If so, don’t bother applying for an SBA 7(a) loan.
Borrowers must be current on all government loans to qualify for SBA loans, and past defaulted government loans can disqualify borrowers, says Sean O’Malley, co-founder of SmartBiz, an online lender providing SBA loans.
“The SBA takes into account defaults on federally backed student loans, as well as government backed mortgages,” O’Malley says.
- Your past may be flawed, but teenage hijinks may be OK
The SBA requires your business and all its principals to show “good character,” and a “statement of personal history” is required of each applicant so the SBA can make a decision about character and credit eligibility.
The SBA will ask you on this form if you’ve ever been charged with a crime, if you’ve been arrested in the last six months and whether the arrest was for something other than a minor vehicle violation.

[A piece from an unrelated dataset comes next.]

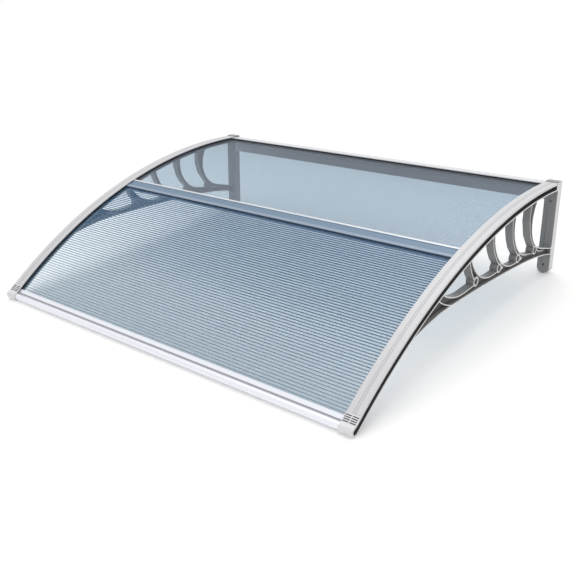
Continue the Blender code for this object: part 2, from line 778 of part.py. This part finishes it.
def make_cap():
    """End cap: ribbed end of the cover, turned down round the nose."""
    end = NOSE_ANGLE + CAP_TURN_END
    over = arc_run(COVER_HIGH, CAP_START, NOSE_ANGLE - CAP_TOP_BACK / COVER_HIGH, 6)
    down = circle_run(NOSE, CAP_RADIUS, NOSE_ANGLE + CAP_TURN_TOP, end, NOSE_STEPS)
    up = circle_run(NOSE, NOSE_RADIUS + FIT, end, NOSE_ANGLE + CAP_TURN_INNER, NOSE_STEPS)
    under = arc_run(COVER_LOW, NOSE_ANGLE - CAP_INNER_BACK / COVER_LOW, CAP_START, 5)
    obj = solid("right_end_cap", prism(over + down + up + under, -COVER_WIDTH, 0))
    middle = -COVER_WIDTH / 2
    floor = COVER_HIGH - CAP_SLOT_DEPTH
    for i in range(CAP_SLOTS):
        a = CAP_START + (CAP_SLOT_START + i * CAP_SLOT_PITCH) / COVER_HIGH
        half = CAP_SLOT_WIDTH / 2 / COVER_HIGH
        outline = [on_arc(a - half, floor), on_arc(a + half, floor),
                   on_arc(a + half, COVER_HIGH + CUT_PAST), on_arc(a - half, COVER_HIGH + CUT_PAST)]
        cut(obj, prism(outline, -COVER_WIDTH + CAP_SLOT_EDGE, middle - CAP_SLOT_RIB / 2))
        cut(obj, prism(outline, middle + CAP_SLOT_RIB / 2, -CAP_SLOT_EDGE))
    return place(obj, CAP_GREY, (HALF, 0, 0))


def make_sheet(name, start, end):
    """Twin-wall sheet between two angles, its flutes running across the roof."""
    flutes = int((end - start) * SHEET_LOW / FLUTE_PITCH)
    step = (end - start) / flutes
    steps = max(6, flutes // 4)
    outline = arc_run(SHEET_LOW, start, end, steps) + arc_run(SHEET_HIGH, end, start, steps)
    web = FLUTE_WEB / 2 / SHEET_LOW
    low = SHEET_LOW + SHEET_SKIN
    high = SHEET_HIGH - SHEET_SKIN
    holes = []
    for i in range(flutes):
        a = start + i * step + web
        b = start + (i + 1) * step - web
        if i == 0:
            a += web
        if i == flutes - 1:
            b -= web
        holes.append([on_arc(a, low), on_arc(a, high), on_arc(b, high), on_arc(b, low)])
    return make(name, prism(outline, -SHEET_HALF, SHEET_HALF, "x", holes), POLYCARBONATE)


def make_rear_bar():
    """Box section on the wall with a slot for the sheet along its top front."""
    low = REAR_BAR_TOP - REAR_BAR_HEIGHT
    back = -REAR_BAR_DEPTH - BAR_WALL / 2
    front = -REAR_BAR_FRONT
    slot_high = REAR_BAR_TOP - BAR_WALL
    slot_low = ARC_Z + SHEET_LOW * math.cos(angle_at(front, SHEET_LOW)) - FIT
    outline = [(0, low), (0, REAR_BAR_TOP), (front, REAR_BAR_TOP), (front, slot_high), (back, slot_high),
               (back, slot_low), (front, slot_low), (front, slot_low - BAR_WALL),
               (-REAR_BAR_DEPTH, slot_low - BAR_WALL), (-REAR_BAR_DEPTH, low)]
    y0, y1, z0, z1 = rear_bore()
    bore = [(y0, z0), (y1, z0), (y1, z1), (y0, z1)]
    length = HALF - PLATE_WIDTH - FIT
    bar = make("rear_bar", prism(outline, -length, length, "x", [bore]), ALUMINIUM)
    low = ARC_Z + SHEET_HIGH + FIT
    gasket = [(front - GASKET_PROUD, low), (back - FIT, low), (back - FIT, slot_high - FIT),
              (front - GASKET_PROUD, slot_high - FIT)]
    make("rear_bar_gasket", prism(gasket, -length, length), RUBBER)
    return bar


def make_mid_bar():
    """H section that joins the two sheets, with a bead along its rear edge."""
    middle = (SHEET_LOW + SHEET_HIGH) / 2
    half = SHEET_THICKNESS / 2
    low = -half - FIT
    high = half + MID_GASKET_HEIGHT + 2 * FIT
    web = MID_BAR_WEB / 2
    h = MID_BAR_HALF
    top = high + MID_FLANGE
    bead = COVER_LOW - middle - MID_HEADROOM
    outline = [(-h, low - MID_FLANGE), (h, low - MID_FLANGE), (h, low), (web, low), (web, high), (h, high),
               (h, top), (h - MID_BEAD_SLOPE, bead), (h - MID_BEAD_WIDTH + MID_BEAD_SLOPE, bead),
               (h - MID_BEAD_WIDTH, top - FIT), (-h + MID_BEAD_WIDTH + MID_BEAD_SLOPE, top - FIT),
               (-h + MID_BEAD_WIDTH, top), (-h, top), (-h, high), (-web, high), (-web, low), (-h, low)]
    bore = hole((0, 0), SCREW_SHANK + FIT, BORE_STEPS)
    centre = on_arc(MID_ANGLE, middle)
    at = (0, centre[0], centre[1])
    make("mid_bar", prism(outline, -BAR_HALF, BAR_HALF, "x", [bore]), ALUMINIUM, at, MID_ANGLE)
    for name, side in (("mid_bar_rear_gasket", 1), ("mid_bar_front_gasket", -1)):
        y0 = side * (h + GASKET_PROUD)
        y1 = side * (h + GASKET_PROUD - MID_GASKET_WIDTH)
        strip = [(y0, half + FIT), (y1, half + FIT), (y1, high - FIT), (y0, high - FIT)]
        make(name, prism(strip, -SHEET_HALF, SHEET_HALF), RUBBER, at, MID_ANGLE)


def make_front_bar():
    """Nose section: a flange on the sheet, a groove and a round front with a bore."""
    start = FRONT_BAR_START
    flange_low = SHEET_HIGH + FIT
    flange_high = flange_low + FRONT_FLANGE
    deep = NOSE_ANGLE - (SHEET_TO_NOSE - 2 * FIT) / SHEET_HIGH
    groove = NOSE_ANGLE - (NOSE_RADIUS + 2 * FRONT_GROOVE) / SHEET_HIGH
    half = FRONT_GROOVE / flange_high
    top = [on_arc(start, flange_high), on_arc(groove - half, flange_high),
           on_arc(groove, flange_high - FRONT_GROOVE), on_arc(groove + half, flange_high)]
    begin = nose_crossing(NOSE_RADIUS, flange_high)
    round_front = circle_run(NOSE, NOSE_RADIUS, begin, NOSE_ANGLE + math.pi * 1.5, NOSE_STEPS)
    lower = SHEET_LOW - FIT
    bottom = [on_arc(start, lower - FRONT_LOWER_FLANGE), on_arc(start, lower), on_arc(deep, lower),
              on_arc(deep, flange_low), on_arc(start, flange_low)]
    bore = hole(NOSE, FRONT_BORE)
    make("front_bar", prism(top + round_front + bottom, -BAR_HALF, BAR_HALF, "x", [bore]), ALUMINIUM)


def make_screws():
    made = []
    for name, centre in zip(("right_mid_screw", "right_front_screw"), screw_places()):
        head = -CHANNEL_DEPTH + FIT
        top = head + SCREW_HEAD_HEIGHT
        profile = [(0, top - SCREW_RECESS_DEPTH), (SCREW_RECESS, top - SCREW_RECESS_DEPTH),
                   (SCREW_RECESS, top), (SCREW_HEAD_TOP, top), (SCREW_HEAD, head + SCREW_HEAD_HEIGHT / 2),
                   (SCREW_HEAD, head), (SCREW_SHANK, head), (SCREW_SHANK, head - SCREW_LENGTH + SCREW_SHANK),
                   (0, head - SCREW_LENGTH)]
        made.append(make(name, turned(profile, SCREW_STEPS), STEEL, (HALF, centre[0], centre[1])))
    return made


right = [make_bracket(), make_cover(), make_cap(), *make_seals(), *make_screws()]
for piece in right:
    mirrored(piece, piece.name.replace("right", "left"))
make_sheet("rear_sheet", angle_at(-REAR_SHEET_EDGE, SHEET_LOW),
           MID_ANGLE - (MID_BAR_WEB / 2 + 2 * FIT) / SHEET_LOW)
make_sheet("front_sheet", MID_ANGLE + (MID_BAR_WEB / 2 + 2 * FIT) / SHEET_LOW,
           NOSE_ANGLE - SHEET_TO_NOSE / SHEET_LOW)
make_rear_bar()
make_mid_bar()
make_front_bar()
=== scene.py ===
import bpy
import math
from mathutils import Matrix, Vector

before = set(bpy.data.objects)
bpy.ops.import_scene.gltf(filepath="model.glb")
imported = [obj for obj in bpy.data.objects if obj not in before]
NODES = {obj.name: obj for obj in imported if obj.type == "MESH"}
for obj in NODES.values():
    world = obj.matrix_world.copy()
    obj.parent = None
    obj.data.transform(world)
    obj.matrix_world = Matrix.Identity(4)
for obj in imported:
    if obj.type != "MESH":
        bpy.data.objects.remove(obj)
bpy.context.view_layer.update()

# Metres in the row frame: the wall is y = 0, the front is -y, the rear bar's middle is z = 0.
# The roof is one arc, and each of its layers has a radius of its own
HALF_WIDTH = 0.5
ORIGIN_Z = 0.1903
CREST_Z = 0.1954
RAIL_RADIUS = 1.1415
ARC_Y = -0.0257
ARC_Z = CREST_Z - RAIL_RADIUS - ORIGIN_Z

# Grain of the plastics, streaks of the metals and of the extruded sheets
PLASTIC_IOR = 1.46
PLASTIC_SCALE = 900
PLASTIC_BUMP = (0.10, 0.0002)
COLOUR_SWING = 0.03
METAL_SCALE = 60
METAL_BUMP = (0.05, 0.0001)
ROUGHNESS_SWING = 0.03
GRAIN_DETAIL = 4
SHEET_IOR = 1.58
SHEET_SCALE = 6
SHEET_DETAIL = 2
SHEET_STRETCH = (0.4, 30, 30)
SHEET_ROUGHNESS = (0.12, 0.20)
RAMP_ENDS = (0.35, 0.65)
EVEN = (1, 1, 1)
ALONG_BAR = (0.02, 1, 1)
ALONG_ARC = (1, 0.03, 0.03)
WHITE = (1, 1, 1, 1)


def new_material(name):
    """A material with its nodes, its links and its shader."""
    mat = bpy.data.materials.new(name)
    mat.use_nodes = True
    nodes = mat.node_tree.nodes
    return mat, nodes, mat.node_tree.links, nodes["Principled BSDF"]


def add_noise(nodes, links, scale, detail, stretch):
    """A noise in object coordinates, drawn out along the axes that have a low stretch."""
    coords = nodes.new("ShaderNodeTexCoord")
    mapping = nodes.new("ShaderNodeMapping")
    mapping.inputs["Scale"].default_value = stretch
    noise = nodes.new("ShaderNodeTexNoise")
    noise.inputs["Scale"].default_value = scale
    noise.inputs["Detail"].default_value = detail
    links.new(coords.outputs["Object"], mapping.inputs["Vector"])
    links.new(mapping.outputs["Vector"], noise.inputs["Vector"])
    return noise


def add_bump(nodes, links, shader, noise, strength, distance):
    """Lets a noise roughen the surface."""
    bump = nodes.new("ShaderNodeBump")
    bump.inputs["Strength"].default_value = strength
    bump.inputs["Distance"].default_value = distance
    links.new(noise.outputs["Fac"], bump.inputs["Height"])
    links.new(bump.outputs["Normal"], shader.inputs["Normal"])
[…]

“Basically,” Dwyer notes, “if something pops up on your background, it will be a hindrance.”
An arrest doesn’t necessarily disqualify a small-business owner, O’Malley says, but having a criminal record delays the application process.
“Felonies take the longest to clear — many months in some cases — while minor misdemeanors can usually be resolved in a few weeks,” he adds. “However, multiple misdemeanors are more difficult, and multiple felonies will disqualify a borrower entirely.”
But if somehow you were able to get the principal’s car on the roof of the high school, don’t sweat it.
A prank you pulled as a teenager shouldn’t be a big issue, Dwyer says.
“There are cases where someone did something a long time ago in college or high school that they wouldn’t do 20 years later,” Dwyer says. “In that case, you would take that case and go to the SBA directly and have them approve it for a dispensation.”